Running Blockchain Nodes: Technical and Economic Realities

The democratic ideal of blockchain networks suggests anyone can run a node. Technically, this is true for any blockchain with open-source code—but practical barriers exist.

Hardware and Software Requirements Running a full Bitcoin node demands substantial storage (400+ GB) and continuous internet connectivity. Mining nodes require even more: specialized ASIC rigs costing tens of thousands of dollars. Proof-of-Stake validators face different barriers—Ethereum requires locking 32 ETH (worth over $100,000 at typical market prices) to participate.

Energy Consumption and Costs Full nodes consume significant electricity. Bitcoin mining nodes use enough energy to rival small nations, and operating costs determine profitability. Most people participate in blockchain networks through lightweight nodes—running a wallet application that requires minimal resources—rather than full nodes.

A Practical Path Forward For most users, running blockchain nodes happens passively through wallet applications. Crypto wallets connect users to blockchain networks without requiring technical expertise or massive hardware investments. Those genuinely interested in operating full nodes or mining should research their blockchain’s specific requirements and calculate whether the investment makes financial sense.

The Irreplaceable Role of Blockchain Nodes

Blockchain nodes aren’t just technical components—they’re the philosophical foundation of cryptocurrency. They embody the core principle that financial networks can operate without centralized intermediaries.
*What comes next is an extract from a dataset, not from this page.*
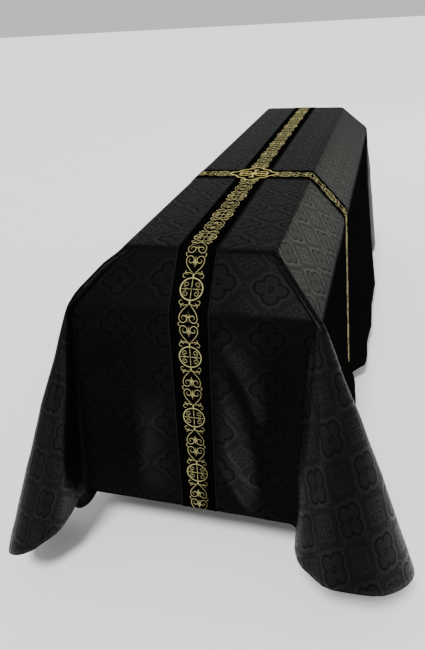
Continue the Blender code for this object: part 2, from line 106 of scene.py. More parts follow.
# %% Main folds
FOLDS = [
    dict(on="near", place=(0.075, 0.215), fall=(0.00, 0.33), width=0.030, height=0.011),
    dict(on="near", place=(0.060, 0.200), fall=(0.16, 0.50), width=0.032, height=0.012),
    dict(on="near", place=(0.062, 0.190), fall=(0.30, 0.56), width=0.030, height=0.009),
    dict(on="near", place=(0.080, 0.205), fall=(0.09, 0.41), width=0.026, height=-0.008),
    dict(on="near", place=(0.230, 0.200), fall=(0.05, 0.565), width=0.026, height=-0.010),
    dict(on="near", place=(-0.215, -0.190), fall=(0.04, 0.565), width=0.034, height=-0.009),
    dict(on="near", place=(-0.120, -0.110), fall=(0.20, 0.565), width=0.045, height=0.006),
    dict(on="flare 0", place=(0.06, 0.13), fall=(-0.06, 0.50), width=0.060, height=0.013),
    dict(on="flare 0", place=(0.42, 0.38), fall=(0.16, 0.70), width=0.070, height=-0.010),
    dict(on="flare 0", place=(0.62, 0.60), fall=(0.06, 0.70), width=0.080, height=0.008),
    dict(on="flare 3", place=(0.55, 0.60), fall=(-0.20, 0.01), width=0.300, height=0.010),
    dict(on="flare 3", place=(0.72, 0.70), fall=(0.04, 0.70), width=0.070, height=-0.009),
    dict(on="flare 3", place=(0.46, 0.50), fall=(0.10, 0.70), width=0.070, height=0.007),
    dict(on="flare 1", place=(0.35, 0.38), fall=(0.10, 0.70), width=0.080, height=-0.009),
    dict(on="flare 2", place=(0.60, 0.56), fall=(0.10, 0.70), width=0.080, height=-0.009),
    dict(on="far", place=(-0.180, -0.150), fall=(0.08, 0.62), width=0.040, height=-0.008),
    dict(on="far", place=(0.110, 0.170), fall=(0.02, 0.45), width=0.036, height=0.009),
    dict(on="right", place=(-0.45, -0.44), fall=(0.48, 0.80), width=0.100, height=0.024),
    dict(on="right", place=(-0.10, -0.12), fall=(0.10, 0.72), width=0.080, height=0.012),
    dict(on="right", place=(0.42, 0.40), fall=(0.10, 0.72), width=0.110, height=-0.014),
    dict(on="right", place=(0.76, 0.74), fall=(0.10, 0.72), width=0.110, height=0.010),
    dict(on="left", place=(-0.02, 0.00), fall=(0.10, 0.72), width=0.100, height=-0.012),
    dict(on="left", place=(0.62, 0.60), fall=(0.10, 0.72), width=0.120, height=0.012),
    dict(on="left", place=(-0.70, -0.72), fall=(0.10, 0.72), width=0.110, height=0.010),
]
FOLD_FADE, OPEN_FADE, FOLD_CLEAR, CREASE_CLEAR = 0.3, 0.5, 0.04, 0.014

# %% Finer creases
CREASES = [
    dict(on="near", place=(0.060, 0.185), fall=(0.10, 0.42), width=0.020, height=0.0090),
    dict(on="near", place=(0.052, 0.210), fall=(0.26, 0.53), width=0.020, height=0.0090),
    dict(on="near", place=(0.052, 0.180), fall=(0.38, 0.57), width=0.018, height=0.0080),
    dict(on="near", place=(-0.070, -0.160), fall=(0.18, 0.50), width=0.014, height=0.0030),
    dict(on="near", place=(-0.170, -0.150), fall=(0.02, 0.22), width=0.012, height=-0.0025),
    dict(on="near", place=(0.150, 0.160), fall=(-0.02, 0.10), width=0.012, height=0.0025),
    dict(on="flare 0", place=(0.26, 0.24), fall=(0.04, 0.70), width=0.030, height=-0.0045),
    dict(on="flare 0", place=(0.33, 0.31), fall=(0.10, 0.70), width=0.026, height=0.0040),
    dict(on="flare 0", place=(0.50, 0.47), fall=(0.20, 0.70), width=0.030, height=0.0040),
    dict(on="flare 3", place=(0.30, 0.28), fall=(0.04, 0.70), width=0.030, height=-0.0045),
    dict(on="flare 3", place=(0.20, 0.22), fall=(0.06, 0.60), width=0.028, height=0.0045),
    dict(on="flare 3", place=(0.58, 0.56), fall=(0.10, 0.70), width=0.030, height=-0.0040),
    dict(on="flare 1", place=(0.60, 0.62), fall=(0.06, 0.70), width=0.040, height=0.0050),
    dict(on="flare 2", place=(0.36, 0.40), fall=(0.06, 0.70), width=0.040, height=0.0050),
    dict(on="far", place=(0.180, 0.100), fall=(0.10, 0.50), width=0.014, height=-0.0035),
    dict(on="far", place=(-0.090, -0.130), fall=(0.05, 0.50), width=0.016, height=0.0040),
    dict(on="right", place=(-0.62, -0.58), fall=(0.04, 0.72), width=0.030, height=-0.0060),
    dict(on="right", place=(-0.16, -0.17), fall=(0.04, 0.72), width=0.022, height=0.0060),
    dict(on="right", place=(0.16, 0.15), fall=(0.06, 0.72), width=0.035, height=0.0060),
    dict(on="right", place=(0.58, 0.60), fall=(0.04, 0.72), width=0.030, height=0.0050),
    dict(on="left", place=(-0.48, -0.50), fall=(0.04, 0.72), width=0.030, height=0.0060),
    dict(on="left", place=(0.28, 0.25), fall=(0.05, 0.72), width=0.034, height=0.0060),
    dict(on="left", place=(0.82, 0.80), fall=(0.05, 0.72), width=0.030, height=-0.0050),
]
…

As blockchain technology matures and blockchain nodes proliferate across the globe, the ecosystem becomes increasingly resistant to censorship, more transparent, and genuinely owned by its participants rather than institutions.

Whether you’re sending your first Bitcoin, building a dApp, or analyzing blockchain infrastructure, understanding blockchain nodes provides crucial context for appreciating why cryptocurrency represents a genuine departure from traditional finance.